# Task goal
Collect each line holding the string "axes".

# Information shown
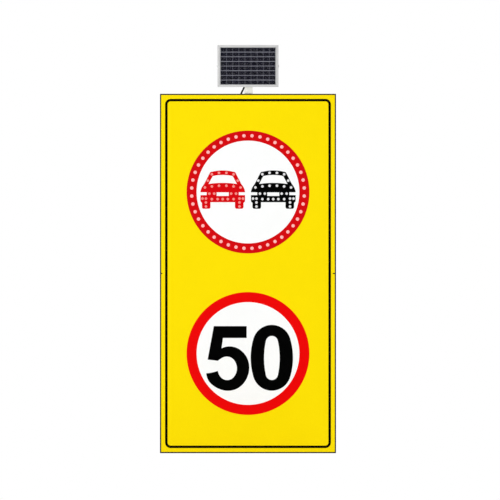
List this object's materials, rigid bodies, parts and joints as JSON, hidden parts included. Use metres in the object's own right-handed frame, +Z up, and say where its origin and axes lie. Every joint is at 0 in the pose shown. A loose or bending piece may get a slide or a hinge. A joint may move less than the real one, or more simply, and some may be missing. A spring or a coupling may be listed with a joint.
{
  "type": "solar speed limit sign",
  "caption": "Yellow sign board with a lit no-overtaking disc above a speed limit disc, a small solar panel on top, and slotted rails and a control box behind.",
  "frame": {"origin": "middle of the board, in the plane of the rear rails' webs where the clamps meet them", "axes": "+Z up, the face looks towards -Y, +Y to the rear where the uprights stand, +X to the right in the picture"},
  "size_m": [0.86, 0.0902, 1.994],
  "materials": {
    "tray_black": "satin",
    "film_yellow": "retroreflective sheeting, satin",
    "film_white": "retroreflective sheeting, satin",
    "film_red": "retroreflective sheeting, satin",
    "film_black": "satin",
    "lens_clear": "clear, glossy",
    "circuit_board": "satin",
    "seal_rubber": "matte",
    "zinc_steel": "zinc plated, satin",
    "cover_aluminium": "mill finish, satin",
    "box_grey": "light grain",
    "battery_dark": "satin",
    "strap_black": "woven",
    "controller_aluminium": "anodised, satin",
    "cable_black": "satin",
    "gland_black": "satin",
    "frame_aluminium": "anodised, satin",
    "panel_glass": "clear, smooth",
    "cell_dark": "dark, glossy",
    "backsheet_white": "satin",
    "bracket_steel": "galvanised, satin"
  },
  "bodies": {
    "root": {"upper_board": "tray_black", "lower_board": "tray_black", "tie_plates": "tray_black", "face_film": "film_yellow", "upper_white_disc": "film_white", "lower_white_disc": "film_white", "upper_red_ring": "film_red", "lower_red_ring": "film_red", "red_car": "film_red", "border_line": "film_black", "black_car": "film_black", "digit_five": "film_black", "digit_zero": "film_black", "ring_lights": "lens_clear", "red_car_lights": "lens_clear", "black_car_lights": "lens_clear", "ring_light_boards": "circuit_board", "car_light_boards": "circuit_board", "board_pads": "seal_rubber", "cover_gasket": "seal_rubber", "box_gasket": "seal_rubber", "top_rail": "zinc_steel", "upper_middle_rail": "zinc_steel", "lower_middle_rail": "zinc_steel", "bottom_rail": "zinc_steel", "tie_bolts": "zinc_steel", "rail_nuts": "zinc_steel", "cover_screws": "zinc_steel", "box_screws": "zinc_steel", "bracket_bolts": "zinc_steel", "cable_clips": "zinc_steel", "light_cover": "cover_aluminium", "control_box": "box_grey", "box_lid": "box_grey", "battery": "battery_dark", "battery_strap": "strap_black", "charge_controller": "controller_aluminium", "feed_cable": "cable_black", "solar_cable": "cable_black", "box_gland": "gland_black", "junction_gland": "gland_black", "junction_box": "gland_black", "junction_cover": "gland_black", "solar_frame": "frame_aluminium", "solar_glass": "panel_glass", "solar_cells": "cell_dark", "solar_backsheet": "backsheet_white", "solar_bracket": "bracket_steel"}
  },
  "joints": []
}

# The answer
List this object's materials, rigid bodies, parts and joints as JSON, hidden parts included. Use metres in the object's own right-handed frame, +Z up, and say where its origin and axes lie. Every joint is at 0 in the pose shown. A loose or bending piece may get a slide or a hinge. A joint may move less than the real one, or more simply, and some may be missing. A spring or a coupling may be listed with a joint.
  "frame": {"origin": "middle of the board, in the plane of the rear rails' webs where the clamps meet them", "axes": "+Z up, the face looks towards -Y, +Y to the rear where the uprights stand, +X to the right in the picture"},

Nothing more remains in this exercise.